La chiave di lettura in realtà è immediata: un conto è protestare contro chi usa il linguaggio dell’odio, in maniera apolitica e senza fare particolari rivendicazioni al governo, un conto è invece ribellarsi non contro un’altra parte della società ma contro le stesse istituzioni, i partiti, i governi, per difendere dei precisi diritti, che siano quelli dell’indipendenza dalla Cina (Hong Kong) o di votare senza brogli (Bolivia), o di difendere la propria dignità da un costo della vita esploso senza controllo (Cile), o di essere ancora tutelati in quanto indigeni (Ecuador), o ancora come in Francia di non dover pagare lo scotto della transizione energetica.

Sarà che in Italia evidentemente non siamo così messi male, o che in molti prima di arrivare a sfogare la rabbia hanno pensato di trovare una soluzione votando 5 Stelle o Lega, ma quanto accaduto in questo 2019 in molte parti del mondo non ha precedenti ed è in totale antitesi rispetto allo spirito delle nostre Sardine.

Il movimento dei gilets jaunes ha in comune con le Sardine solo quello di essere nato spontaneamente sui social. Il motivo che ha portato in piazza centinaia di migliaia di manifestanti a Parigi e in mezza Francia per 58 volte (58 Acte, dove gli Acte sono i sabati di protesta, ininterrottamente da oltre un anno con l’aggiunta della grande manifestazione per lo sciopero generale di giovedì 5 dicembre), è stato l’aumento dei prezzi del carburante e di conseguenza l’elevato costo della vita per “l’altra Francia”, quella della provincia, costretta a spostarsi in macchina e lontana dall’efficienza green della capitale.

Il presidente Macron, che in queste settimane assiste a un riacutizzarsi delle tensioni in vista dell’approvazione della riforma delle pensioni (che inaugura un sistema “a punti” e che pur senza costringervi aumenta di fatto l’età pensionabile), aveva risposto convocando una grande consultazione popolare, durata due mesi attraverso internet ma anche con comitati di ascolto cittadino nei quartieri, per raccogliere lamentele e proposte.
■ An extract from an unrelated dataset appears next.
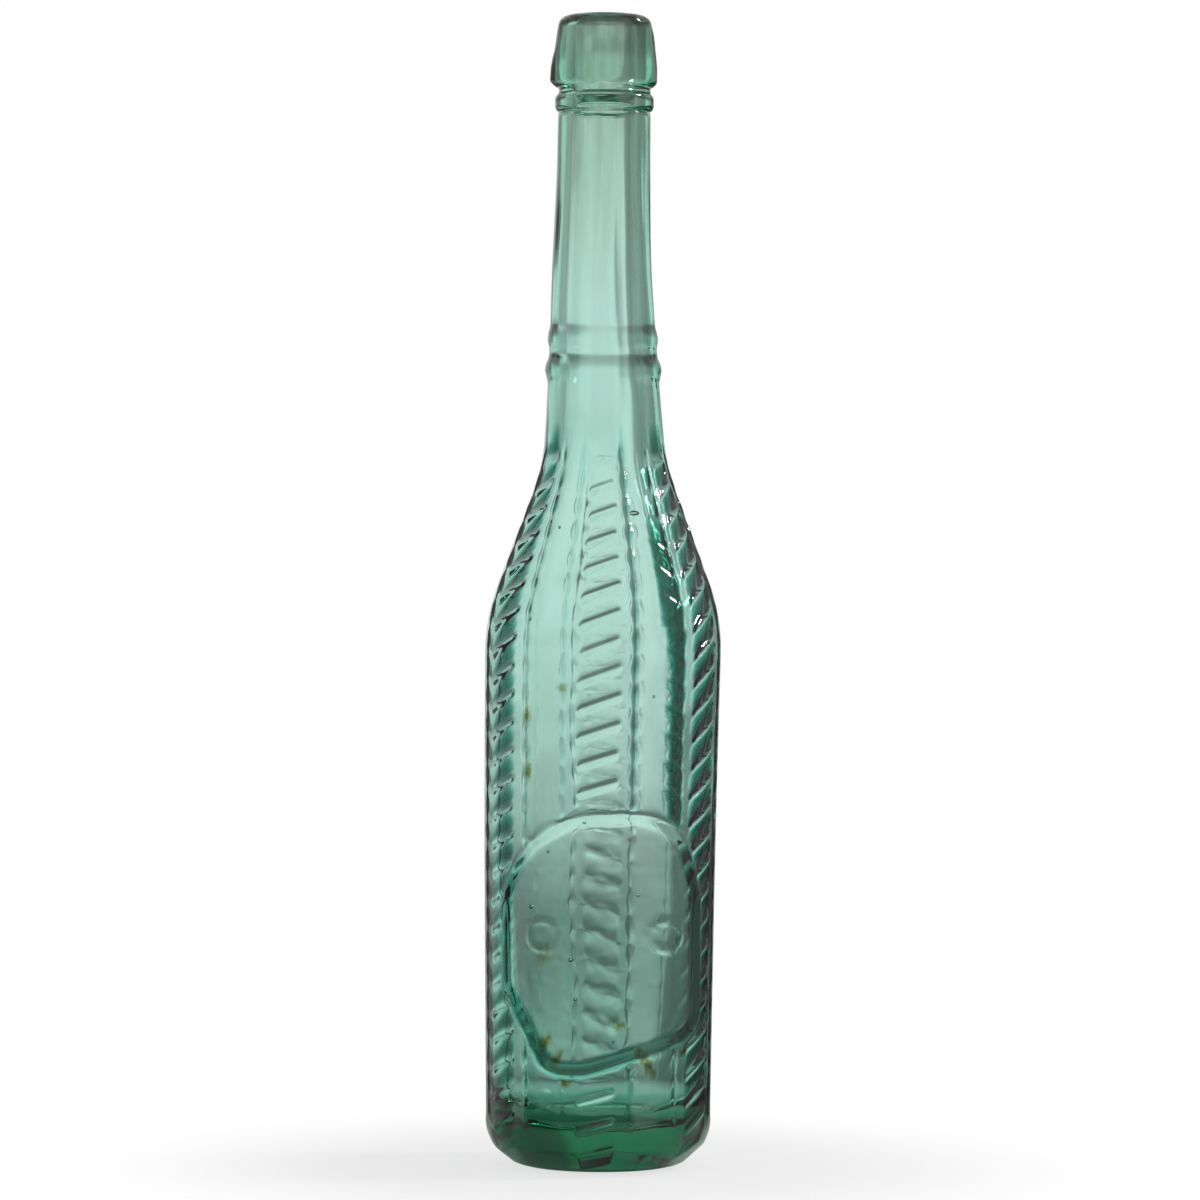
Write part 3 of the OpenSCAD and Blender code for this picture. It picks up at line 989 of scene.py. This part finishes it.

Evidentemente però quella fase, che pur avrebbe potuto dar vita ad una partecipazione “sana” sul modello Sardine, non ha avuto grandi effetti e su Parigi pende sempre la spada di Damocle di una tensione pronta in qualsiasi momento a riesplodere.

La speranza è che per una volta l’Italia possa fare da apripista ad una nuova forma di protesta, pacifica e costruttiva ma non per questo meno motivata. E che si lega a quella, che vede ancora una volta protagonisti i giovani, dei Fridays for Future. L’effetto-Greta e l’effetto-Sardine (che si sono già diffuse in mezza Europa) per provare finalmente a convincere la politica che il mondo non può più aspettare: deve essere un posto migliore.